[Entries with model source code]
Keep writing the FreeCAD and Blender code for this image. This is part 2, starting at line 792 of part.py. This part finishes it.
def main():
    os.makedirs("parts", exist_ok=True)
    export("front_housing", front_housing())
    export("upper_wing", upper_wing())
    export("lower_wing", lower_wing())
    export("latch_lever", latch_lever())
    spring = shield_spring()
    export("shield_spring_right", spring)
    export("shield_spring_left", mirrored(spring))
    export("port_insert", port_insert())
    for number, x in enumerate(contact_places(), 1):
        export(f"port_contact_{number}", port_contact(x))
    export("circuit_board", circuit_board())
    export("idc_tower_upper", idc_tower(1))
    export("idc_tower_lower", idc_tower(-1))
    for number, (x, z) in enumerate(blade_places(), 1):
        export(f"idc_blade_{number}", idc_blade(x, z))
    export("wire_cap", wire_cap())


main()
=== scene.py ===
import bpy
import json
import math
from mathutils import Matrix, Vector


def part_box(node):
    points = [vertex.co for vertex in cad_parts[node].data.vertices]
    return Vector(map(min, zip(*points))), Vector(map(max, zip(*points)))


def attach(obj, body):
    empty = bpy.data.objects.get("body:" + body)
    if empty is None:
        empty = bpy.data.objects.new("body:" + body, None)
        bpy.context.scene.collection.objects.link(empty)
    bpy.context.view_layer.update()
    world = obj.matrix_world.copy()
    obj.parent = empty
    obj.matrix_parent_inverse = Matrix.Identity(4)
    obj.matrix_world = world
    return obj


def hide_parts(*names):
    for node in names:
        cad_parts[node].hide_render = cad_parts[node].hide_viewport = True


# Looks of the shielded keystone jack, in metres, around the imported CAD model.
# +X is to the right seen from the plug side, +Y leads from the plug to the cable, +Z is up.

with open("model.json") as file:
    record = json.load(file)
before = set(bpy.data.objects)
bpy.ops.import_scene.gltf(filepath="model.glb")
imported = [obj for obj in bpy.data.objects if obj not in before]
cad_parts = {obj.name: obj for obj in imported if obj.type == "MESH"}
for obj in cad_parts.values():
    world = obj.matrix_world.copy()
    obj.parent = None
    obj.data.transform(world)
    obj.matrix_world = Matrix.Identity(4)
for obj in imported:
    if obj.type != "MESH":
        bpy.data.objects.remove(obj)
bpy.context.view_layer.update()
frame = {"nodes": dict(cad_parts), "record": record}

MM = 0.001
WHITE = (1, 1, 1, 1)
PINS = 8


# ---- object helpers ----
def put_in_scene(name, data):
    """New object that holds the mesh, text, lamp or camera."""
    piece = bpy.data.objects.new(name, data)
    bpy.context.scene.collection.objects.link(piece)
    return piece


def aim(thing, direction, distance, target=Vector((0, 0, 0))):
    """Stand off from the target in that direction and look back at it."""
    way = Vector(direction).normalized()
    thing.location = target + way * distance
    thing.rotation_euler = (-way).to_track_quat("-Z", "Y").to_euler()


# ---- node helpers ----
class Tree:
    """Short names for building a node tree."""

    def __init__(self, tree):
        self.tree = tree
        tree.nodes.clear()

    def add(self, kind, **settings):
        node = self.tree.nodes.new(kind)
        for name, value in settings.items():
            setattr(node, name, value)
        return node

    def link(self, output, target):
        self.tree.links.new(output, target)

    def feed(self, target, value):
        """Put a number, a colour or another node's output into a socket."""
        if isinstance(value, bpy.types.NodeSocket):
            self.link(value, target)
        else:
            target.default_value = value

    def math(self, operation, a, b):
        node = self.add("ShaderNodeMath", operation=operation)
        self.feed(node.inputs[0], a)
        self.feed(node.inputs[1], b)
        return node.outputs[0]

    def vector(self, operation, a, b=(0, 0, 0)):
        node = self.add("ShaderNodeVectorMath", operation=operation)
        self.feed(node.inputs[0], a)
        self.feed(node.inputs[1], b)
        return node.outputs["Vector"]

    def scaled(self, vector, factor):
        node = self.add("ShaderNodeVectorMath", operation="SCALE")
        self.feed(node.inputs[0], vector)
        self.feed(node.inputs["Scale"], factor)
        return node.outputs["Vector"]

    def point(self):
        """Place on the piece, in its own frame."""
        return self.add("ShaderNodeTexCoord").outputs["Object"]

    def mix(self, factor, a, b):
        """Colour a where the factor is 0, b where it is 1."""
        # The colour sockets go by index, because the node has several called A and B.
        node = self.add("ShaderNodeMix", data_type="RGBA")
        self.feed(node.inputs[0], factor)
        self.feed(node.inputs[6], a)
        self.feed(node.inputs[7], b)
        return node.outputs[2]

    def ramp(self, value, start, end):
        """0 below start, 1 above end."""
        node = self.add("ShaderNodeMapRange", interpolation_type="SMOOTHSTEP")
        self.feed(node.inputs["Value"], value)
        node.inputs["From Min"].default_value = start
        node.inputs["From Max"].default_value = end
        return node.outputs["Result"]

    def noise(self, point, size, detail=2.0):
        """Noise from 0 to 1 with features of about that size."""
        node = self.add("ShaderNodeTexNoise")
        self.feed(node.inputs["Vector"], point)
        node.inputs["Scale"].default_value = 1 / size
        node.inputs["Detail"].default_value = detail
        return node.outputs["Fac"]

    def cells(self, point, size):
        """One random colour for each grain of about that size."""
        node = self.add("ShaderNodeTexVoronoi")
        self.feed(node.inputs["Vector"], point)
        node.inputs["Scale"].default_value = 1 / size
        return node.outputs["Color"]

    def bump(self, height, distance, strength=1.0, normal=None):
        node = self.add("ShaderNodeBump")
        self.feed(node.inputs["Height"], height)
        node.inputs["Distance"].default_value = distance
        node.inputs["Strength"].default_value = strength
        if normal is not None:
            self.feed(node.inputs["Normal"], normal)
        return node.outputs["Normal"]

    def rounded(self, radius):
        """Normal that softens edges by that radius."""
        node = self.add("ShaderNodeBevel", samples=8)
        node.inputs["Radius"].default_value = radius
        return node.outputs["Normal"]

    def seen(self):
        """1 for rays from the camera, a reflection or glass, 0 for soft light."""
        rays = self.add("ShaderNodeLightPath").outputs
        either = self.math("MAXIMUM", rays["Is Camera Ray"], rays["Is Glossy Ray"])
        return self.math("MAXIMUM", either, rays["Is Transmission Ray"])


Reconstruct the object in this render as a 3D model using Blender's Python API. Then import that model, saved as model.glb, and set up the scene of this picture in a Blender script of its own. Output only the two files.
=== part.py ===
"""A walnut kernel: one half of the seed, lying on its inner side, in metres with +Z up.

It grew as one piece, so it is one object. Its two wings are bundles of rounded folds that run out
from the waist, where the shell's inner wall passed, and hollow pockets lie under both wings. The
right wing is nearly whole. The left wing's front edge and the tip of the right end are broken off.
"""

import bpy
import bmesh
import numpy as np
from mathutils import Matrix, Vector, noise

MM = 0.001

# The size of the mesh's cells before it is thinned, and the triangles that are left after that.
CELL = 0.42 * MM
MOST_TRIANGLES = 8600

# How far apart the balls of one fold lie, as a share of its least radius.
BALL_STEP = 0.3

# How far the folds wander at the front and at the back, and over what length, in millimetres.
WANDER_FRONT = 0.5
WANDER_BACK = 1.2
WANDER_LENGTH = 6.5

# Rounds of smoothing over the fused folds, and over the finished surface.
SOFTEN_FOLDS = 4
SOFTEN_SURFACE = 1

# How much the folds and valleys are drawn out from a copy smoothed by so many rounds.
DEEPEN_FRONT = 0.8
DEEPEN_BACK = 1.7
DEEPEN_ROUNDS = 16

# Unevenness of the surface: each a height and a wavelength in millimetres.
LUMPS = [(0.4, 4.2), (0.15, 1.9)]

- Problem
Nothing in the data may differ; print all of it exactly as written.

- Result of the task
Keep writing the FreeCAD and Blender code for this image. This is part 2, starting at line 792 of part.py. This part finishes it.
def main():
    os.makedirs("parts", exist_ok=True)
    export("front_housing", front_housing())
    export("upper_wing", upper_wing())
    export("lower_wing", lower_wing())
    export("latch_lever", latch_lever())
    spring = shield_spring()
    export("shield_spring_right", spring)
    export("shield_spring_left", mirrored(spring))
    export("port_insert", port_insert())
    for number, x in enumerate(contact_places(), 1):
        export(f"port_contact_{number}", port_contact(x))
    export("circuit_board", circuit_board())
    export("idc_tower_upper", idc_tower(1))
    export("idc_tower_lower", idc_tower(-1))
    for number, (x, z) in enumerate(blade_places(), 1):
        export(f"idc_blade_{number}", idc_blade(x, z))
    export("wire_cap", wire_cap())


main()
=== scene.py ===
import bpy
import json
import math
from mathutils import Matrix, Vector


def part_box(node):
    points = [vertex.co for vertex in cad_parts[node].data.vertices]
    return Vector(map(min, zip(*points))), Vector(map(max, zip(*points)))


def attach(obj, body):
    empty = bpy.data.objects.get("body:" + body)
    if empty is None:
        empty = bpy.data.objects.new("body:" + body, None)
        bpy.context.scene.collection.objects.link(empty)
    bpy.context.view_layer.update()
    world = obj.matrix_world.copy()
    obj.parent = empty
    obj.matrix_parent_inverse = Matrix.Identity(4)
    obj.matrix_world = world
    return obj


def hide_parts(*names):
    for node in names:
        cad_parts[node].hide_render = cad_parts[node].hide_viewport = True


# Looks of the shielded keystone jack, in metres, around the imported CAD model.
# +X is to the right seen from the plug side, +Y leads from the plug to the cable, +Z is up.

with open("model.json") as file:
    record = json.load(file)
before = set(bpy.data.objects)
bpy.ops.import_scene.gltf(filepath="model.glb")
imported = [obj for obj in bpy.data.objects if obj not in before]
cad_parts = {obj.name: obj for obj in imported if obj.type == "MESH"}
for obj in cad_parts.values():
    world = obj.matrix_world.copy()
    obj.parent = None
    obj.data.transform(world)
    obj.matrix_world = Matrix.Identity(4)
for obj in imported:
    if obj.type != "MESH":
        bpy.data.objects.remove(obj)
bpy.context.view_layer.update()
frame = {"nodes": dict(cad_parts), "record": record}

MM = 0.001
WHITE = (1, 1, 1, 1)
PINS = 8


# ---- object helpers ----
def put_in_scene(name, data):
    """New object that holds the mesh, text, lamp or camera."""
    piece = bpy.data.objects.new(name, data)
    bpy.context.scene.collection.objects.link(piece)
    return piece


def aim(thing, direction, distance, target=Vector((0, 0, 0))):
    """Stand off from the target in that direction and look back at it."""
    way = Vector(direction).normalized()
    thing.location = target + way * distance
    thing.rotation_euler = (-way).to_track_quat("-Z", "Y").to_euler()


# ---- node helpers ----
class Tree:
    """Short names for building a node tree."""

    def __init__(self, tree):
        self.tree = tree
        tree.nodes.clear()

    def add(self, kind, **settings):
        node = self.tree.nodes.new(kind)
        for name, value in settings.items():
            setattr(node, name, value)
        return node

    def link(self, output, target):
        self.tree.links.new(output, target)

    def feed(self, target, value):
        """Put a number, a colour or another node's output into a socket."""
        if isinstance(value, bpy.types.NodeSocket):
            self.link(value, target)
        else:
            target.default_value = value

    def math(self, operation, a, b):
        node = self.add("ShaderNodeMath", operation=operation)
        self.feed(node.inputs[0], a)
        self.feed(node.inputs[1], b)
        return node.outputs[0]

    def vector(self, operation, a, b=(0, 0, 0)):
        node = self.add("ShaderNodeVectorMath", operation=operation)
        self.feed(node.inputs[0], a)
        self.feed(node.inputs[1], b)
        return node.outputs["Vector"]

    def scaled(self, vector, factor):
        node = self.add("ShaderNodeVectorMath", operation="SCALE")
        self.feed(node.inputs[0], vector)
        self.feed(node.inputs["Scale"], factor)
        return node.outputs["Vector"]

    def point(self):
        """Place on the piece, in its own frame."""
        return self.add("ShaderNodeTexCoord").outputs["Object"]

    def mix(self, factor, a, b):
        """Colour a where the factor is 0, b where it is 1."""
        # The colour sockets go by index, because the node has several called A and B.
        node = self.add("ShaderNodeMix", data_type="RGBA")
        self.feed(node.inputs[0], factor)
        self.feed(node.inputs[6], a)
        self.feed(node.inputs[7], b)
        return node.outputs[2]

    def ramp(self, value, start, end):
        """0 below start, 1 above end."""
        node = self.add("ShaderNodeMapRange", interpolation_type="SMOOTHSTEP")
        self.feed(node.inputs["Value"], value)
        node.inputs["From Min"].default_value = start
        node.inputs["From Max"].default_value = end
        return node.outputs["Result"]

    def noise(self, point, size, detail=2.0):
        """Noise from 0 to 1 with features of about that size."""
        node = self.add("ShaderNodeTexNoise")
        self.feed(node.inputs["Vector"], point)
        node.inputs["Scale"].default_value = 1 / size
        node.inputs["Detail"].default_value = detail
        return node.outputs["Fac"]

    def cells(self, point, size):
        """One random colour for each grain of about that size."""
        node = self.add("ShaderNodeTexVoronoi")
        self.feed(node.inputs["Vector"], point)
        node.inputs["Scale"].default_value = 1 / size
        return node.outputs["Color"]

    def bump(self, height, distance, strength=1.0, normal=None):
        node = self.add("ShaderNodeBump")
        self.feed(node.inputs["Height"], height)
        node.inputs["Distance"].default_value = distance
        node.inputs["Strength"].default_value = strength
        if normal is not None:
            self.feed(node.inputs["Normal"], normal)
        return node.outputs["Normal"]

    def rounded(self, radius):
        """Normal that softens edges by that radius."""
        node = self.add("ShaderNodeBevel", samples=8)
        node.inputs["Radius"].default_value = radius
        return node.outputs["Normal"]

    def seen(self):
        """1 for rays from the camera, a reflection or glass, 0 for soft light."""
        rays = self.add("ShaderNodeLightPath").outputs
        either = self.math("MAXIMUM", rays["Is Camera Ray"], rays["Is Glossy Ray"])
        return self.math("MAXIMUM", either, rays["Is Transmission Ray"])


Reconstruct the object in this render as a 3D model using Blender's Python API. Then import that model, saved as model.glb, and set up the scene of this picture in a Blender script of its own. Output only the two files.
=== part.py ===
"""A walnut kernel: one half of the seed, lying on its inner side, in metres with +Z up.

It grew as one piece, so it is one object. Its two wings are bundles of rounded folds that run out
from the waist, where the shell's inner wall passed, and hollow pockets lie under both wings. The
right wing is nearly whole. The left wing's front edge and the tip of the right end are broken off.
"""

import bpy
import bmesh
import numpy as np
from mathutils import Matrix, Vector, noise

MM = 0.001

# The size of the mesh's cells before it is thinned, and the triangles that are left after that.
CELL = 0.42 * MM
MOST_TRIANGLES = 8600

# How far apart the balls of one fold lie, as a share of its least radius.
BALL_STEP = 0.3

# How far the folds wander at the front and at the back, and over what length, in millimetres.
WANDER_FRONT = 0.5
WANDER_BACK = 1.2
WANDER_LENGTH = 6.5

# Rounds of smoothing over the fused folds, and over the finished surface.
SOFTEN_FOLDS = 4
SOFTEN_SURFACE = 1

# How much the folds and valleys are drawn out from a copy smoothed by so many rounds.
DEEPEN_FRONT = 0.8
DEEPEN_BACK = 1.7
DEEPEN_ROUNDS = 16

# Unevenness of the surface: each a height and a wavelength in millimetres.
LUMPS = [(0.4, 4.2), (0.15, 1.9)]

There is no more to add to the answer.